Although the news upset them, Inez and Bob were comforted to learn that some of Jerry’s possessions were recovered. Inez was pleased to get the Black Hills ring she had given him, and Bob has the bicentennial silver dollar his father always carried.

“I just wanted something of my dad’s,” Bob says. “We were very close, and that coin means so much to me.”

Inez decided to bury her husband’s ashes in Omaha where her father still lives. She and Bob spent Thanksgiving there and held a graveside service attended by family and the media.

His father’s death added  great stress to a challenging time in Bob’s life. A change in jobs, being forced to move, and a six-week absence from work unsettled him. “There was a time I couldn’t find much peace,” he says. “There was no place where I could be comfortable. I wondered what would happen next.”

Losing so much at one time challenged his faith. “It’s been hard,” he says. “I
wanted to reject God; I tried to turn away from Him. But His provision and his blessings wouldn’t let me go.

“God never went anywhere — in fact, He was the only place I could go for support, the only rock I could cling to. You quickly find where true strength is and why you have to build your faith on a firm foundation. When everything gets stripped away, you need something to remain.”

He tries a second analogy. “I feel like I’ve been in an earthquake. Everything has been knocked down, and it’s all messed up. The foundation is intact, but you have to clear away the rubble and put it back together. The process takes time. God is not allowing me to sweep it back under the rug; He wants me to do the hard work of rebuilding.

“I’m very fortunate to have a mother with strong faith — her faith has spurred mine on. She has faced her own personal battles, including breast cancer two years ago, with prayer.

“When people call mom to comfort her, she ends up ministering to them,” he notes. “At the end of every conversation, she is praying for the caller. That’s her reality. Other ideas of comfort are foreign to her.”

At meetings for families of the victims, Bob thought he could tell which people had faith. “They were in pain,   but you could see the peace in their eyes,” he says.

Bob’s first public action after Sept. 11 was attending Westmont’s Homecoming.

“I felt like the gloom at a fun event,” he says. “But it was good to come. I was in a lot of pain, and friends surrounded me. I was never alone. People talked to me constantly and were incredibly welcoming. I was very moved when the class of 1996 made its gift in memory of my father. That was an unexpected honor.”

Less than two weeks after graduating with a degree in communication studies, Bob took a job with a San Francisco insurance company. He now works for Summit Global Partners, an insurance brokering house, managing their construction clientele. He ran track his freshman and sophomore years, served as a resident assistant his junior year, and was communications director for the Westmont College Student Association as a senior. As an intern for KTYD, he worked on-air and did marketing for the Santa Barbara radio station.

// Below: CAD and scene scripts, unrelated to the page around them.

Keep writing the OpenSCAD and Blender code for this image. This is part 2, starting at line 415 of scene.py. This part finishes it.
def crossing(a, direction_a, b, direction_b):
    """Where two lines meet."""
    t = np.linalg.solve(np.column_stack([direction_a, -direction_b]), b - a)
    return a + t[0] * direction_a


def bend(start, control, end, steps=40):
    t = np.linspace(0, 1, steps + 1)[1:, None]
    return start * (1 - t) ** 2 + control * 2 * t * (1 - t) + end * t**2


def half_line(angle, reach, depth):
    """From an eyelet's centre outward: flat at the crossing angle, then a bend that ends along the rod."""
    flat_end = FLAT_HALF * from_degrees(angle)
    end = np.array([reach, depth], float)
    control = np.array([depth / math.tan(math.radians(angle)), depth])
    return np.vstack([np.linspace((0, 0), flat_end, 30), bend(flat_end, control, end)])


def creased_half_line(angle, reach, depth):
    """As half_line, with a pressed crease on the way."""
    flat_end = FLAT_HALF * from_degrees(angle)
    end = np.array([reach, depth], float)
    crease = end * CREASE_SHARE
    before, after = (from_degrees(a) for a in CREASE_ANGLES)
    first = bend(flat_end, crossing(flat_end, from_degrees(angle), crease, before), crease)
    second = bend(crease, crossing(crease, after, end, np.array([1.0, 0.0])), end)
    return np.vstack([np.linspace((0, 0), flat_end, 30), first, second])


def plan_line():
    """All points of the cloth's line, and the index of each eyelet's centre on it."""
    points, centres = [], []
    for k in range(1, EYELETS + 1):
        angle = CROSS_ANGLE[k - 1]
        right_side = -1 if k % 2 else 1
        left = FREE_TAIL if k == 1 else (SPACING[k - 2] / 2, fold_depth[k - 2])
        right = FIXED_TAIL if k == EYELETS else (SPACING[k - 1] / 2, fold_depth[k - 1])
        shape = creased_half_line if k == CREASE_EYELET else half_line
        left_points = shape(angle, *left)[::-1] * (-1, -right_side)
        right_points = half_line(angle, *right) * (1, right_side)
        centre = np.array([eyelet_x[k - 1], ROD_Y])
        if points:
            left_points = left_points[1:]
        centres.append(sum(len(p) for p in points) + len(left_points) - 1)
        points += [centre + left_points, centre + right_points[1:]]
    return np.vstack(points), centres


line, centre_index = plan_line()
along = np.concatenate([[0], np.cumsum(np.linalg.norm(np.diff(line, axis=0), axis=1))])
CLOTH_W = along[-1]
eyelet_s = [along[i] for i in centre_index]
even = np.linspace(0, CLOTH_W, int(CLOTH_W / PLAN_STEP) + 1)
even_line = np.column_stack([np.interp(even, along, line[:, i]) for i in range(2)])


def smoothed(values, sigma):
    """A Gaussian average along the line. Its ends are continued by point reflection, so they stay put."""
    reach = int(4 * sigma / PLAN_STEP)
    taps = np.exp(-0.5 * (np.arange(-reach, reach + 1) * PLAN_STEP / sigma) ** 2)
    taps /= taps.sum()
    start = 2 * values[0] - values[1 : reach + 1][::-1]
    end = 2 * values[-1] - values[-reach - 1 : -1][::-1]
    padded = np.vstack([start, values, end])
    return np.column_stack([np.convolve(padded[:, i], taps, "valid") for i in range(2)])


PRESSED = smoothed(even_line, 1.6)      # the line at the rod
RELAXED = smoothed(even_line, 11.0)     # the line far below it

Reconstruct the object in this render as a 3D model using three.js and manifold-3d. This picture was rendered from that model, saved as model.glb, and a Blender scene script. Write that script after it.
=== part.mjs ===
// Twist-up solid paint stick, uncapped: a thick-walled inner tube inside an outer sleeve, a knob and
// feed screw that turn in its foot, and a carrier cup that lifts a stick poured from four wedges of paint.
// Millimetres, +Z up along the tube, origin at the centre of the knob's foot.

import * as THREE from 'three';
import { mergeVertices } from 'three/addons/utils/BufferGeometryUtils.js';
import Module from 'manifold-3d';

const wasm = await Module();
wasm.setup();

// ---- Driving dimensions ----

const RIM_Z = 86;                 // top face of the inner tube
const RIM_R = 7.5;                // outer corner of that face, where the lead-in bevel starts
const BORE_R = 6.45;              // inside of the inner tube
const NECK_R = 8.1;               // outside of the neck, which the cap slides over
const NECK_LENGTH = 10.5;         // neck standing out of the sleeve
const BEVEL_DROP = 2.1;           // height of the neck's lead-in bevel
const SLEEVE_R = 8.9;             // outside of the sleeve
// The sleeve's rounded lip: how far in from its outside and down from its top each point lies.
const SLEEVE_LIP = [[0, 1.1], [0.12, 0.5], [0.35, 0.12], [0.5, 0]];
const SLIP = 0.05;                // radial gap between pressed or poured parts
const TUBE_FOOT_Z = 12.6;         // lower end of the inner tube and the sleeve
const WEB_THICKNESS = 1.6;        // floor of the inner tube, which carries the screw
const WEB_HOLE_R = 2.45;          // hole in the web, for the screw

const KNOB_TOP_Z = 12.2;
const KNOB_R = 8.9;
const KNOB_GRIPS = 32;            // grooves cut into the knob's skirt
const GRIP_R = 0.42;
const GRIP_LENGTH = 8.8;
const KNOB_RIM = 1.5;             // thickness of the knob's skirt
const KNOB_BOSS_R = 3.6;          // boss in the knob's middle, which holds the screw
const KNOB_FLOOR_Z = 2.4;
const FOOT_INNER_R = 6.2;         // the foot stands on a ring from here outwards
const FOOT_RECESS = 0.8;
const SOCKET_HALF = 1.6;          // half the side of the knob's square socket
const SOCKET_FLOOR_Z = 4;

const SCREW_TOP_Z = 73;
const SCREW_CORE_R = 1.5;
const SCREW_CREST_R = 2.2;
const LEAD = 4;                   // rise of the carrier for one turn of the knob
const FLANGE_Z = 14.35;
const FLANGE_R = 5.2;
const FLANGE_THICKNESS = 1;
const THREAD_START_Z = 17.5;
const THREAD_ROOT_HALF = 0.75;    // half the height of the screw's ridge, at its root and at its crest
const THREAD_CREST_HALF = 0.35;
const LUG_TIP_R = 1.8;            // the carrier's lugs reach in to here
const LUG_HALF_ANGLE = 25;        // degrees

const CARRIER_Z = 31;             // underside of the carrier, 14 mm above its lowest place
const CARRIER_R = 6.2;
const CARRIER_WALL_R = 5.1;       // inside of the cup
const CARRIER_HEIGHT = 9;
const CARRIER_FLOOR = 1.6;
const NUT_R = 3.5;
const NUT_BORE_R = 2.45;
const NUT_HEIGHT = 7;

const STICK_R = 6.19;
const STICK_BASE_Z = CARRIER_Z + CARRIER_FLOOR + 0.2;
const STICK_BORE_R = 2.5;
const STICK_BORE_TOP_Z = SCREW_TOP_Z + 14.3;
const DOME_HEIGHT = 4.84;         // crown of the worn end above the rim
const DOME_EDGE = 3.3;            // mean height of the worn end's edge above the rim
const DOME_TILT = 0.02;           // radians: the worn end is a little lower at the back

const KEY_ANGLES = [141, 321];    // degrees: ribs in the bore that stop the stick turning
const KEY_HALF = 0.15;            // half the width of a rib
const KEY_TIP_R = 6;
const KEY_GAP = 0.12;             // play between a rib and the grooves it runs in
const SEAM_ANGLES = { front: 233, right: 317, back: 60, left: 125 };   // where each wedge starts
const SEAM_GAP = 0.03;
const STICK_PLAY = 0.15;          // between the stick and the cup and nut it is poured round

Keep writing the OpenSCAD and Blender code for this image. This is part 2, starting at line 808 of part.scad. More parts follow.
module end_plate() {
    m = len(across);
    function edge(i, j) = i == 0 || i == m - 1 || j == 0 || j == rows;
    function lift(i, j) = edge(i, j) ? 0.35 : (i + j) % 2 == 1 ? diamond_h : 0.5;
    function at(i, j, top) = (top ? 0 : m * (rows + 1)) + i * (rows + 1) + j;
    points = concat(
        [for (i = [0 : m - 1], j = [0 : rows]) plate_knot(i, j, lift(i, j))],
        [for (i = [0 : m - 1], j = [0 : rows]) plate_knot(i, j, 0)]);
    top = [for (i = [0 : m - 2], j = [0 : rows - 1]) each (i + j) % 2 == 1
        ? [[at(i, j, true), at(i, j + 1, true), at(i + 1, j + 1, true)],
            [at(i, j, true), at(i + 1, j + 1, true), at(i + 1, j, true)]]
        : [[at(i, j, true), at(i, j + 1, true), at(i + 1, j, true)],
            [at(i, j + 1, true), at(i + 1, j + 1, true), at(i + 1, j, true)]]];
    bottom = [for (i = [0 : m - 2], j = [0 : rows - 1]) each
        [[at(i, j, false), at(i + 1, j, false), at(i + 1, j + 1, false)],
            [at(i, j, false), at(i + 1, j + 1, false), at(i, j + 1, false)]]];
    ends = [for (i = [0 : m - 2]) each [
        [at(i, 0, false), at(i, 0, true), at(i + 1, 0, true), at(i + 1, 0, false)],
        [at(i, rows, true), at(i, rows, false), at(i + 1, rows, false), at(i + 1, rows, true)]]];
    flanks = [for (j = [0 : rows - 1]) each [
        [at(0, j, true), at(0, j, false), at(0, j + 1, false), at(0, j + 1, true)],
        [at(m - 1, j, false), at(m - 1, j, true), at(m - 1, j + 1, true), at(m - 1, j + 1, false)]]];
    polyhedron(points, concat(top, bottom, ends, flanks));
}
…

Bob still can’t watch anything about Sept. 11 on television. “I just don’t like seeing the buildings fall,” he says. “The time will come when I can face those images.”

Bob understands that his grief is public and shared by the nation. “When people come up to me and express sorrow, they are grieving too and want to express their feelings through our situation. I want to honor that and thank them.”